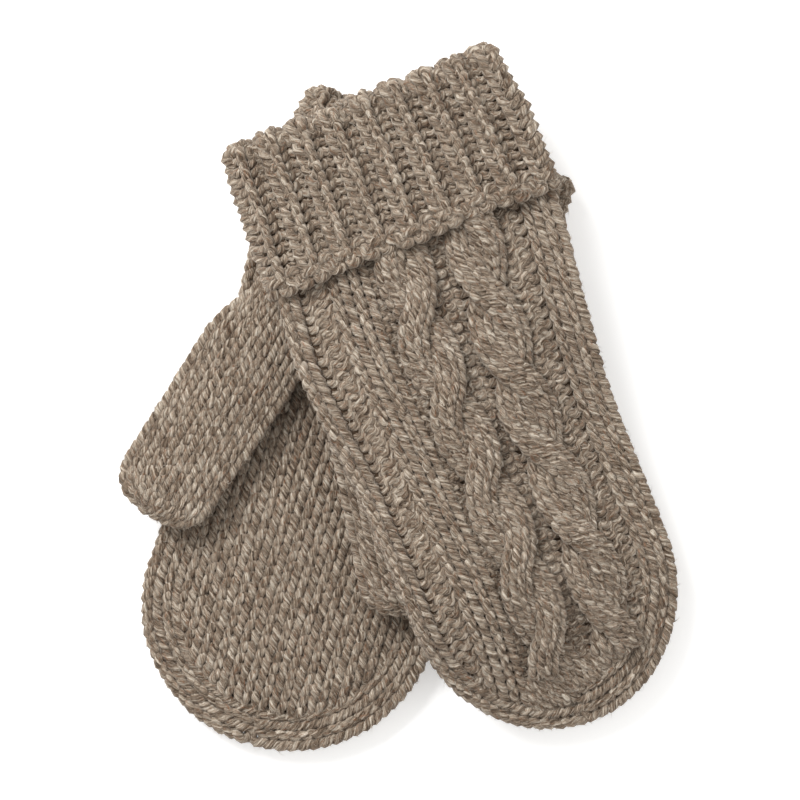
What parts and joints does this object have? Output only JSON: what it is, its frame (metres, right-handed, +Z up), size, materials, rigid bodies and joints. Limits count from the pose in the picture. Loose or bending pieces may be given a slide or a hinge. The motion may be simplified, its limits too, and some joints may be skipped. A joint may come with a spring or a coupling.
{
  "type": "pair of mittens",
  "caption": "Pair of chunky cable-knit mittens with turned-back rib cuffs, laid flat and crossed, one palm up and one back up.",
  "frame": {"origin": "middle of the pair's base, on the surface it lies on", "axes": "+Z up, +Y towards the cuffs, fingertips towards -Y, +X to the viewer's right"},
  "size_m": [0.215, 0.2746, 0.0485],
  "materials": {
    "wool_plain": "matte brushed wool",
    "wool_rib": "matte ribbed wool",
    "wool_cable": "matte cabled wool",
    "wool_seam": "matte wool yarn"
  },
  "bodies": {
    "right_hand": {"right_palm_panel": "wool_plain", "right_back_panel": "wool_plain", "right_outer_cable": "wool_cable", "right_inner_cable": "wool_cable", "right_thumb_gusset": "wool_plain", "right_thumb_seam": "wool_seam", "right_wrist_rib": "wool_rib", "right_side_seam": "wool_seam", "right_fingertip": "wool_plain"},
    "right_thumb": {"right_thumb_tube": "wool_plain", "right_thumb_tip": "wool_plain"},
    "right_cuff": {"right_turned_cuff": "wool_rib", "right_cast_on_edge": "wool_seam"},
    "left_hand": {"left_palm_panel": "wool_plain", "left_back_panel": "wool_plain", "left_outer_cable": "wool_cable", "left_inner_cable": "wool_cable", "left_thumb_gusset": "wool_plain", "left_thumb_seam": "wool_seam", "left_wrist_rib": "wool_rib", "left_side_seam": "wool_seam", "left_fingertip": "wool_plain"},
    "left_thumb": {"left_thumb_tube": "wool_plain", "left_thumb_tip": "wool_plain"},
    "left_cuff": {"left_turned_cuff": "wool_rib", "left_cast_on_edge": "wool_seam"}
  },
  "joints": [
    {"name": "right_thumb_swing", "type": "hinge", "parent": "right_hand", "child": "right_thumb", "pos_m": [-0.04419, 0.0359, 0.0243], "axis": [0, 0, 1], "range_deg": [-12, 6]},
    {"name": "right_cuff_unroll", "type": "slide", "parent": "right_hand", "child": "right_cuff", "axis": [0.3518, 0.9361, 0], "range_m": [0, 0.045]},
    {"name": "left_mitten_lift", "type": "slide", "parent": "right_hand", "child": "left_hand", "axis": [0, 0, 1], "range_m": [0, 0.15]},
    {"name": "left_thumb_swing", "type": "hinge", "parent": "left_hand", "child": "left_thumb", "pos_m": [-0.0142, 0.02985, 0.0243], "axis": [0, 0, 1], "range_deg": [-7, 0]},
    {"name": "left_cuff_unroll", "type": "slide", "parent": "left_hand", "child": "left_cuff", "axis": [-0.3746, 0.9272, 0], "range_m": [0, 0.045]}
  ]
}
- - - - - - -
TASK DIRECTIONS. Extract all lines from the material above that include the word "bodies".

TASK RESPONSE.
What parts and joints does this object have? Output only JSON: what it is, its frame (metres, right-handed, +Z up), size, materials, rigid bodies and joints. Limits count from the pose in the picture. Loose or bending pieces may be given a slide or a hinge. The motion may be simplified, its limits too, and some joints may be skipped. A joint may come with a spring or a coupling.
  "bodies": {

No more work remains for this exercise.